Революция — это борьба за завоевание свободы, борьба против всех ее врагов, конституция — мирный режим свободы, уже одержавшей победу. Революционное правительство должно проявить чрезвычайную активность именно потому, что оно находится как бы на военном положении. Для него не пригодны строго однообразные правила ввиду, тех бурных, постоянно меняющихся обстоятельств, среди которых оно действует, и особенно потому, что при наличии все новых и грозных опасностей оно вынуждено беспрестанно пускать в ход все новые и новые ресурсы.
Революционное правительство обязано доставлять всем гражданам полную национальную охрану; врагов народа оно должно присуждать только к смерти…
Эта теория, сформулированная с такой четкостью и остротой, была декларирована Робеспьером, однако, лишь в конце декабря 1793 года. Был ли он столь же решителен и прямолинеен в начале октября? В этом можно усомниться. В те дни, когда меч революционного закона уже был поднят, а террор по настоянию народа стал в порядок дня, Неподкупный колебался. Он покинул бурное заседание Конвента 5 октября, не дожидаясь голосования по вопросам, выдвинутым Шометом и делегатами секций. Согласившись поддержать Шомета и возглавляемую им группу, Робеспьер вместе с тем в вопросе о терроре держался несколько более умеренных взглядов, чем левые якобинцы. Ему удалось уберечь от Революционного трибунала семьдесят пять жирондистов — членов Конвента, подписавших протест по поводу ареста лидеров Жиронды. «Нечего обрушиваться на рядовых членов партии: достаточно уничтожить ее вождей», — так аргументировал Неподкупный этот поступок, не задумываясь над гем, что спасает от гильотины своих самых злейших врагов. По инициативе Робеспьера было проведено постановление о необходимости каждый раз объяснять арестованным врагам народа точные причины их ареста. Такое пожелание в устах Робеспьера-за-конника было вполне объяснимым, но претворить его в жизнь в период жесточайшей борьбы с контрреволюцией, когда удары наносились тысячам явных и тайных мятежников, было практически невозможно. Нельзя было много рассуждать о законах там, где нужно было быстро и беспощадно карать. Это понимали революционные комитеты, обратившиеся с просьбой к Конвенту об отмене последнего постановления. Разъяснения комитетов и, главное, сама жизнь постепенно открывали глаза Неподкупному. Он понял остроту момента и сам выступил с требованием отмены декрета, принятого ранее по его почину.

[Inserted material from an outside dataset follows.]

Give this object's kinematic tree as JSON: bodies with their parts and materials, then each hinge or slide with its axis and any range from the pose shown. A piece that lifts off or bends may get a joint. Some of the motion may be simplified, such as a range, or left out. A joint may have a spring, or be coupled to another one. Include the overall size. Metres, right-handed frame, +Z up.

— Теперь не время ослаблять революционную энергию, — заявил он, мотивируя свой демарш. 24 октября декрет был отменен. В этот же день начался процесс лидеров жирондистской партии, арестованных после 2 июня.
Так история совершала свой путь. Им, всем этим Бриссо, Верньо, Гюаде, которые еще так недавно упивались полнотой своей власти, предстояло сложить голову на эшафоте; а он, некогда третируемый и презираемый ими, входил в зенит своей славы и могущества.
Глава 2
Дело жизни
Да, теперь он был у кормила правления. С ним рядом находились его непоколебимые друзья и единомышленники — Кутон и Сен-Жюст. Его авторитет, выросший с годами, был огромен. Он не занимал никаких высоких должностей, юридически его власть не была большей, чем власть его коллег. Но он имел страшную силу, которая заставляла трепетать. Эта сила проистекала из огромной уверенности в правоте своего дела. Когда-то, в то время, как гордые депутаты Учредительного собрания смеялись над маленьким аррасским адвокатом, нашелся пророк, который правильно его оценил. Мирабо, оратор незаурядного таланта, заглянул в будущее и предсказал Робеспьеру успех; ничему не веривший Мирабо понял превосходство человека, который верил всему, что говорил. Эта сила нравственной убежденности завораживала слушателей Неподкупного, ока придавала громадный моральный вес его словам и действиям. В Якобинском клубе его уже давно боготворили и встречали бурными овациями каждое его появление. Теперь его незримая власть распространилась и на Конвент. Но основной цитаделью его, его «министерством» был главный орган революционного правительства — Комитет общественного спасения. В Комитете Робеспьер в отличие от своих коллег не имел определенных функций: ему так же, как и его ближайшим помощникам — Кутону и Сен-Жюсту, было вручено общее руководство, разработка направляющей, генеральной линии.
Он был прежде всего идеологом якобинской партии, его уму и перу принадлежали главные документы, которые легли в основу якобинской диктатуры. Он разработал Декларацию прав, ставшую канвой конституции 1793 года, он же вместе с Сен-Жюстом сформулировал теорию революционного правительства. Каждый раз в решающий момент, когда необходимо было теоретически обосновать тот или иной важный шаг правительства, выступал Робеспьер или же по договоренности с ним один из его ближайших соратников.